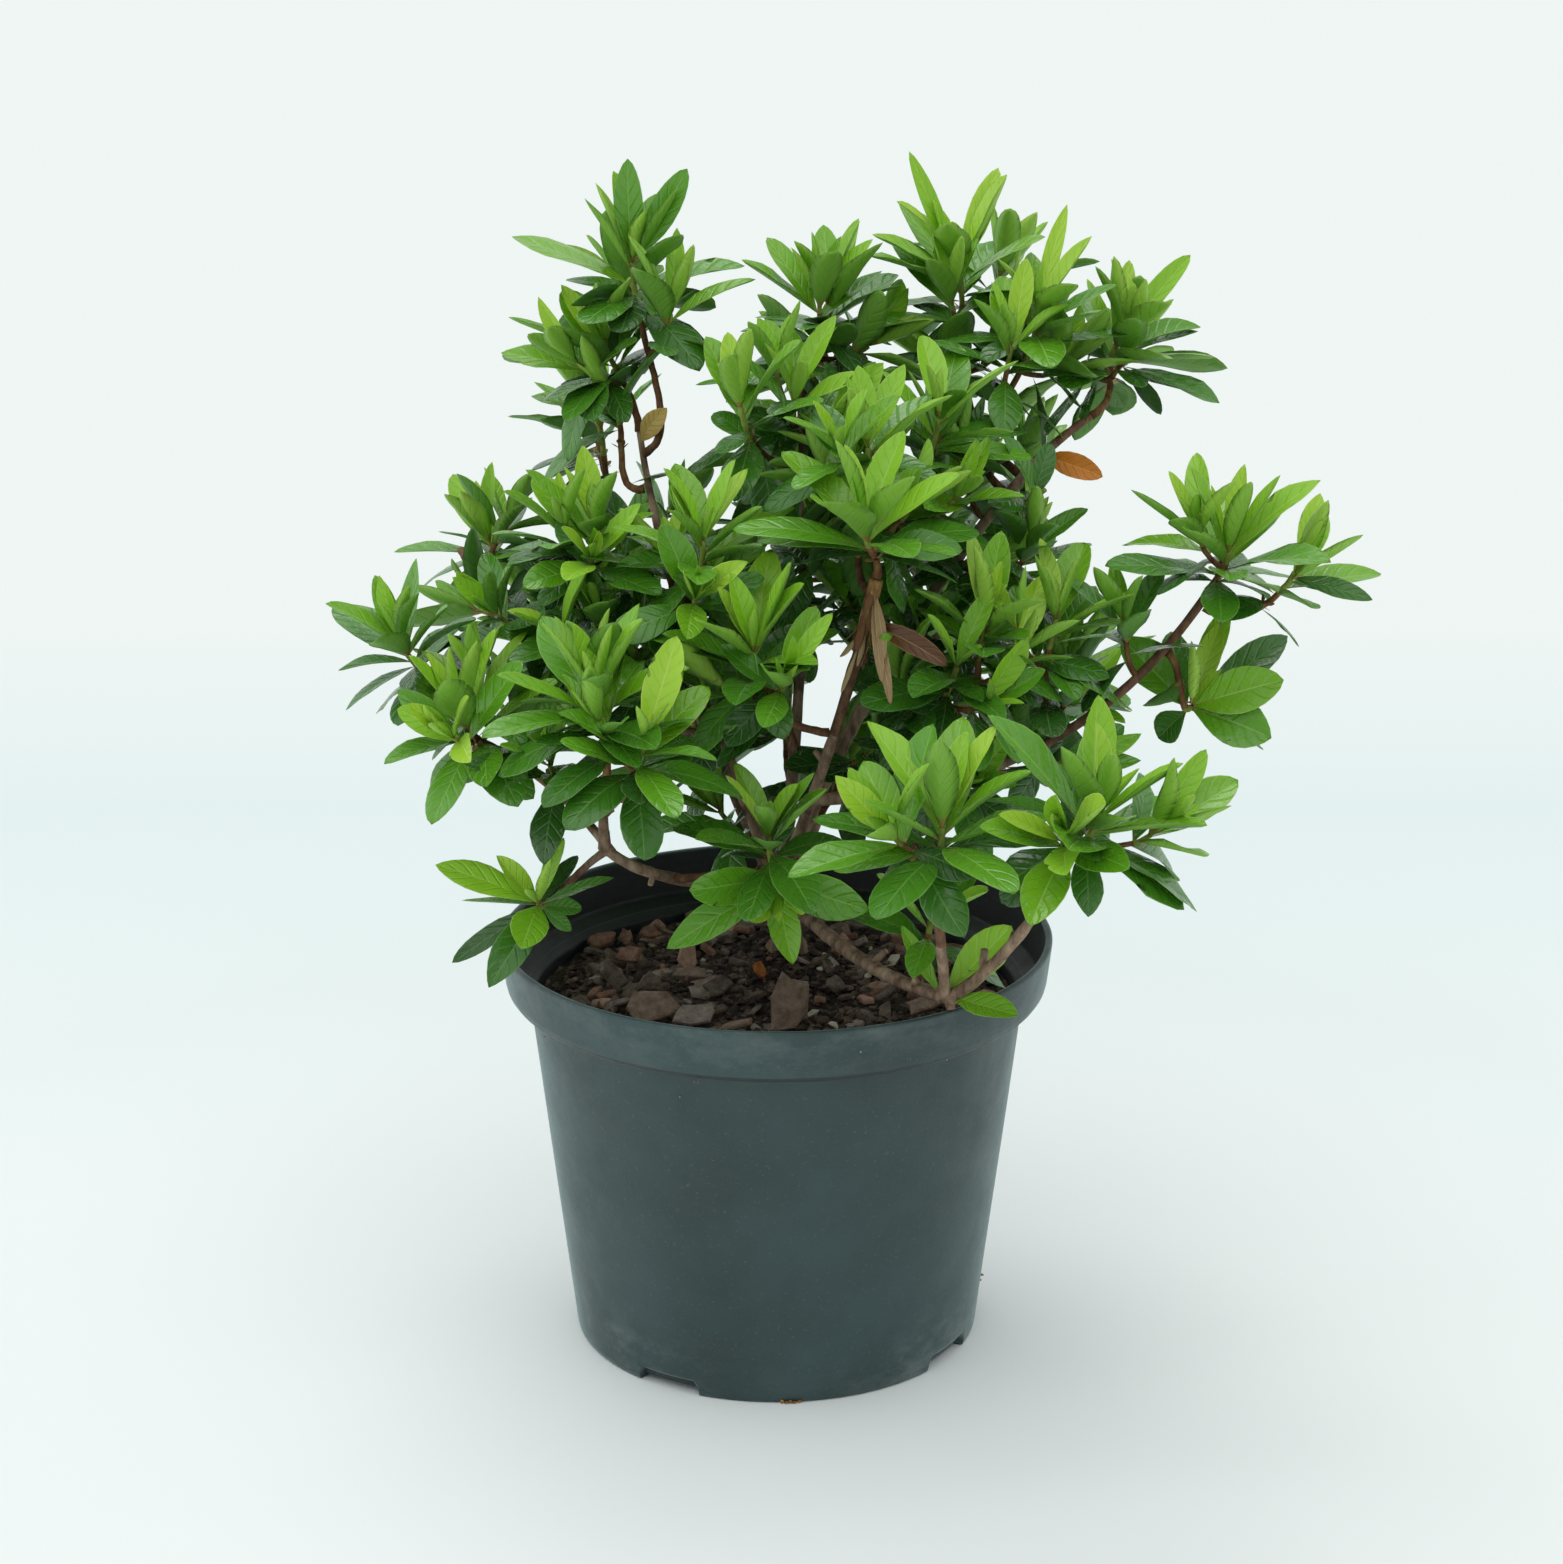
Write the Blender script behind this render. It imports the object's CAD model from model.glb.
━━━━━━━━━━━━━━━━
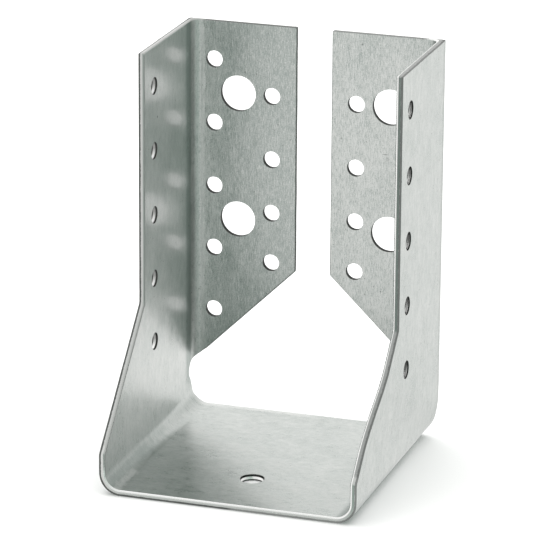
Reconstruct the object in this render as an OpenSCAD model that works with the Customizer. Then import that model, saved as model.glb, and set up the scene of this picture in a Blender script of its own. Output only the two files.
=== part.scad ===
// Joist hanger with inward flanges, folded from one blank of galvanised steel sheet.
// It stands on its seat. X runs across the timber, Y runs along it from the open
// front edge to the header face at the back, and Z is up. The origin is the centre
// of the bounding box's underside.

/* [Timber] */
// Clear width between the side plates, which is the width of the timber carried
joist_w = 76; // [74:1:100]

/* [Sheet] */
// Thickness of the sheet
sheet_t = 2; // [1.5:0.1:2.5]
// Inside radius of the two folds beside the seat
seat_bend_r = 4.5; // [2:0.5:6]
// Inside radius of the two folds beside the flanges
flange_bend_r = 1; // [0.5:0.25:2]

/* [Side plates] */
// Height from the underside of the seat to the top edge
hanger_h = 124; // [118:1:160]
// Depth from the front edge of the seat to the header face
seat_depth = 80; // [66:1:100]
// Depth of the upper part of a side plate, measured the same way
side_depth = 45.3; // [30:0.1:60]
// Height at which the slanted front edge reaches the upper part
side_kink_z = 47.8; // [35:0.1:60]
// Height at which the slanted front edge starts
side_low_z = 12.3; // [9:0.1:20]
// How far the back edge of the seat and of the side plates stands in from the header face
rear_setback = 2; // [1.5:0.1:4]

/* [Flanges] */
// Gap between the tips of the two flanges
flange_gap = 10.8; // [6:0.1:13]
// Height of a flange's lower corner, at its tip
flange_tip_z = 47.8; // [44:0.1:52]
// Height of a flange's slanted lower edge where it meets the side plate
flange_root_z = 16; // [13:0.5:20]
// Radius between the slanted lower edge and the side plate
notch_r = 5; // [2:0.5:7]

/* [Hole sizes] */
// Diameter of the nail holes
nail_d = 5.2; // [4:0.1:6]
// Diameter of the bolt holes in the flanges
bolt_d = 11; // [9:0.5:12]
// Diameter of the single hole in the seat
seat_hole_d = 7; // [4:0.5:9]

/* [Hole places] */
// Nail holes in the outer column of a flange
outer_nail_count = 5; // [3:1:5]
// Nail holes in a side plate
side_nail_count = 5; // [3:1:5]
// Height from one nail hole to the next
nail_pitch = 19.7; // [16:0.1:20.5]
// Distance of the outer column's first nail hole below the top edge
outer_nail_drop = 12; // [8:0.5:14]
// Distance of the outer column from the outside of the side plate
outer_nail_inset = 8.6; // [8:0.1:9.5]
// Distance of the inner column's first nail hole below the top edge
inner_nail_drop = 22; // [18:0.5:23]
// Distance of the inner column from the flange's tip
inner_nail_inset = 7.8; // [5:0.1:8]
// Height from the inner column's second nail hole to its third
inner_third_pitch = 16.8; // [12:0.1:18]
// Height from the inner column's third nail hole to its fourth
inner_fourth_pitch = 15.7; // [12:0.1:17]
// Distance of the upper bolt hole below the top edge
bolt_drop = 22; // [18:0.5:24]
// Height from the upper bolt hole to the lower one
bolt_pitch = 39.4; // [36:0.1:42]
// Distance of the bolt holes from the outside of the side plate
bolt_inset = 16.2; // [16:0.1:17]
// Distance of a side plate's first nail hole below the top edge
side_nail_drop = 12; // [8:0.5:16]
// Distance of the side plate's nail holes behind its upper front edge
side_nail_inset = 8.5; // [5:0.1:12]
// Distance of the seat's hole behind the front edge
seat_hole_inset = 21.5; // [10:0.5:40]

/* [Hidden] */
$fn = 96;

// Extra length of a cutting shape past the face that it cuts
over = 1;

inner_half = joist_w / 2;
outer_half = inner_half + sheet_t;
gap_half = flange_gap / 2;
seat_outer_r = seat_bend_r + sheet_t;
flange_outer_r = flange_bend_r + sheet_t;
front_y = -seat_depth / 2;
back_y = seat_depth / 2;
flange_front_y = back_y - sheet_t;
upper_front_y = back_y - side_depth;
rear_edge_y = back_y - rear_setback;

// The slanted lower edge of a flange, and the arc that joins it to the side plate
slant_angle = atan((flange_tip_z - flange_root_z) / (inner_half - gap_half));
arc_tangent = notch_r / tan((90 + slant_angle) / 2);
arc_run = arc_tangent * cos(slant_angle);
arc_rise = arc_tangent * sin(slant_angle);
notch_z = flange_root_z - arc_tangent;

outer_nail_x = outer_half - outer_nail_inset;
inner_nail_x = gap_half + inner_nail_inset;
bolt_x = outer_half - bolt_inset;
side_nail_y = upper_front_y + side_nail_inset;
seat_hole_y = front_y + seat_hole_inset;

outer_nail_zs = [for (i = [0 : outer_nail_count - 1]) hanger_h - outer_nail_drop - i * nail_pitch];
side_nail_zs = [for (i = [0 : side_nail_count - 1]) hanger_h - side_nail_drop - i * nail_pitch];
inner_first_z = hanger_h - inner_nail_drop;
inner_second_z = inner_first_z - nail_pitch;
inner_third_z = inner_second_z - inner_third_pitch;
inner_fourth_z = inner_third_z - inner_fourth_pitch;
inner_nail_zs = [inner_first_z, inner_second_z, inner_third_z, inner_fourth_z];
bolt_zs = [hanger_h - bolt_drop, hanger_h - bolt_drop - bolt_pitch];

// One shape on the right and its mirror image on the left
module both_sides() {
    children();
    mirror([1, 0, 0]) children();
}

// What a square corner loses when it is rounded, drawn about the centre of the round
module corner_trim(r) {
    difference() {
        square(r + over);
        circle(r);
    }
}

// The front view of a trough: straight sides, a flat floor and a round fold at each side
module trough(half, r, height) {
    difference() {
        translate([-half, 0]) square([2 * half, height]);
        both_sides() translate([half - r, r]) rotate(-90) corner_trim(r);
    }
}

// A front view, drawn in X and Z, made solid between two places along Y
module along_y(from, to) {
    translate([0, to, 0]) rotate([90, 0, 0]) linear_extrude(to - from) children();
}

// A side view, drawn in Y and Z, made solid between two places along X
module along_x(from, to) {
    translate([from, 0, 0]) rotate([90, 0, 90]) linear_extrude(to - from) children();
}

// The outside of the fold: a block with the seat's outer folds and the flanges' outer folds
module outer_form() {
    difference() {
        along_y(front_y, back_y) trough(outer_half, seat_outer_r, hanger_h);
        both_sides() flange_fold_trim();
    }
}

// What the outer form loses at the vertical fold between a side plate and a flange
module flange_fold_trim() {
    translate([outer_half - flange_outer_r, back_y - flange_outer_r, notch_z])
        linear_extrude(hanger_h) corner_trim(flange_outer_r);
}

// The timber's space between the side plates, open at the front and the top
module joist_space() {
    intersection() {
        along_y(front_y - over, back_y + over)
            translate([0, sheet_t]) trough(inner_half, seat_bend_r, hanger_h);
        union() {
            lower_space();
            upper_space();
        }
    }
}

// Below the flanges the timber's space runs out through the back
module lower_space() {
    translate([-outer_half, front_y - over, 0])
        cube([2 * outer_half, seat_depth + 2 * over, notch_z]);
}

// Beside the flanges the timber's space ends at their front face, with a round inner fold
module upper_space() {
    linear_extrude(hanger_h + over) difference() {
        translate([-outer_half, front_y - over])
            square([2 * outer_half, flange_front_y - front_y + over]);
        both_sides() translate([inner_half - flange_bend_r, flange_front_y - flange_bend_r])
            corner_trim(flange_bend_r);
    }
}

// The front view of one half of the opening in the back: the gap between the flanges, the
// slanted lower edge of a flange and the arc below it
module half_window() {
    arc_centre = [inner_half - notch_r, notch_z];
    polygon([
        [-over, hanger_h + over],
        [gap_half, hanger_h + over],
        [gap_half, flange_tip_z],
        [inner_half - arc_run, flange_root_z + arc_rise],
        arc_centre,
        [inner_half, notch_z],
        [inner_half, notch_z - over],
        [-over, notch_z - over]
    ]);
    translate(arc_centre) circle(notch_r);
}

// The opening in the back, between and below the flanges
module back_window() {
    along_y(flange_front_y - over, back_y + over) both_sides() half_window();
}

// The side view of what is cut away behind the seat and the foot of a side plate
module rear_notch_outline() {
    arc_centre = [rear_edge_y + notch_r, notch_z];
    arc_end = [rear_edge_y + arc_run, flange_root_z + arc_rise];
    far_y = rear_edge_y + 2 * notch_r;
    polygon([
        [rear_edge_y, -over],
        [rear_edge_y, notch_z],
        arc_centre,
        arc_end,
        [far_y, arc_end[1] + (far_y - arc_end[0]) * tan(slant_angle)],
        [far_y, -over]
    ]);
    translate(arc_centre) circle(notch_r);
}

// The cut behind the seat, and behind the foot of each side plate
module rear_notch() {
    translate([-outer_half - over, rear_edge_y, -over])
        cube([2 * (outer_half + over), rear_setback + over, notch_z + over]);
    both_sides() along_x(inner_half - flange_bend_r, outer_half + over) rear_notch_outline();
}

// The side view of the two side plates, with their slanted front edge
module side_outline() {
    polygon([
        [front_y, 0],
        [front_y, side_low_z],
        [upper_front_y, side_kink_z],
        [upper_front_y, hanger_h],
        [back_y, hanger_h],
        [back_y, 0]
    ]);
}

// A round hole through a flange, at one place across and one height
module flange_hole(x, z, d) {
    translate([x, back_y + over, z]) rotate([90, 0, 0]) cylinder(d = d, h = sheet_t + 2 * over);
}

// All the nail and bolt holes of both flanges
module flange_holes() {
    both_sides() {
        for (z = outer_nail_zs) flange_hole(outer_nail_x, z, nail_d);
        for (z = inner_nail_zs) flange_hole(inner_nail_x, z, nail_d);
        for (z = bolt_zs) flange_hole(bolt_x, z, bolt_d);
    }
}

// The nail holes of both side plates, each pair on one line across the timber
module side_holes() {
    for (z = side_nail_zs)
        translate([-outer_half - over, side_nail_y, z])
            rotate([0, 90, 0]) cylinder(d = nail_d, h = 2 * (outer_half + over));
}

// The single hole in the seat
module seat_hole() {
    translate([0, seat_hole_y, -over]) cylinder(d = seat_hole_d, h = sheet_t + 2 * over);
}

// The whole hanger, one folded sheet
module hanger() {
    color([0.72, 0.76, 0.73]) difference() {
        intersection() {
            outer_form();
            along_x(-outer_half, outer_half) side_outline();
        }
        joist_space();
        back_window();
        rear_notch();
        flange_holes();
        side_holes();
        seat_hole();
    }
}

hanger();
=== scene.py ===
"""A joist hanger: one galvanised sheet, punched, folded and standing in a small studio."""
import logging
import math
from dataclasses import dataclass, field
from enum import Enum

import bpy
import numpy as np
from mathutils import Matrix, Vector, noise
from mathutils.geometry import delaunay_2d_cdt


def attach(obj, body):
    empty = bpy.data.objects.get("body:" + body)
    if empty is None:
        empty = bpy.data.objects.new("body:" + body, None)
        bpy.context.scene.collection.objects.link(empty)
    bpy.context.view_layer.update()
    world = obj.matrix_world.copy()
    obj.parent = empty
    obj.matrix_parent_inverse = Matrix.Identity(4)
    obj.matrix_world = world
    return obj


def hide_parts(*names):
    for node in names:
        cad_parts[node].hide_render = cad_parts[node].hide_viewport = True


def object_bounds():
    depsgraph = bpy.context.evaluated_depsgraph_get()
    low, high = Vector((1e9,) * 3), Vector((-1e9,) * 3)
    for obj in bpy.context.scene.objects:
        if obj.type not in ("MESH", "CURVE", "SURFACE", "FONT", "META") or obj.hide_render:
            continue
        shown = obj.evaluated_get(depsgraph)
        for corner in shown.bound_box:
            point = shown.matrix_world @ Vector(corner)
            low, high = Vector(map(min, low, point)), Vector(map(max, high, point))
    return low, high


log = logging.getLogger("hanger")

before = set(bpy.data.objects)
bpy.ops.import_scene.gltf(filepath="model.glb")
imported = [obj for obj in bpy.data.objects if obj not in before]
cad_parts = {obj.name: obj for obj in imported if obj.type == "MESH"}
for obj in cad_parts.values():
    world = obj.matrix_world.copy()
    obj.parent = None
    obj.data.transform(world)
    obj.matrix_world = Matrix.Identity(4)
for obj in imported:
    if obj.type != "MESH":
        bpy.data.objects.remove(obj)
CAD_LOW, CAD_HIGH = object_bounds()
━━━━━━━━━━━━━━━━
→ **STATED GOAL**:
Within the listing above, locate the line containing "one folded sheet" and the line containing "shown = obj.evaluated_get(depsgraph)". Reproduce those two lines and all lines between them exactly, with nothing added.

→ **COMPLETE OUTPUT**:
// The whole hanger, one folded sheet
module hanger() {
    color([0.72, 0.76, 0.73]) difference() {
        intersection() {
            outer_form();
            along_x(-outer_half, outer_half) side_outline();
        }
        joist_space();
        back_window();
        rear_notch();
        flange_holes();
        side_holes();
        seat_hole();
    }
}

hanger();
=== scene.py ===
"""A joist hanger: one galvanised sheet, punched, folded and standing in a small studio."""
import logging
import math
from dataclasses import dataclass, field
from enum import Enum

import bpy
import numpy as np
from mathutils import Matrix, Vector, noise
from mathutils.geometry import delaunay_2d_cdt


def attach(obj, body):
    empty = bpy.data.objects.get("body:" + body)
    if empty is None:
        empty = bpy.data.objects.new("body:" + body, None)
        bpy.context.scene.collection.objects.link(empty)
    bpy.context.view_layer.update()
    world = obj.matrix_world.copy()
    obj.parent = empty
    obj.matrix_parent_inverse = Matrix.Identity(4)
    obj.matrix_world = world
    return obj


def hide_parts(*names):
    for node in names:
        cad_parts[node].hide_render = cad_parts[node].hide_viewport = True


def object_bounds():
    depsgraph = bpy.context.evaluated_depsgraph_get()
    low, high = Vector((1e9,) * 3), Vector((-1e9,) * 3)
    for obj in bpy.context.scene.objects:
        if obj.type not in ("MESH", "CURVE", "SURFACE", "FONT", "META") or obj.hide_render:
            continue
        shown = obj.evaluated_get(depsgraph)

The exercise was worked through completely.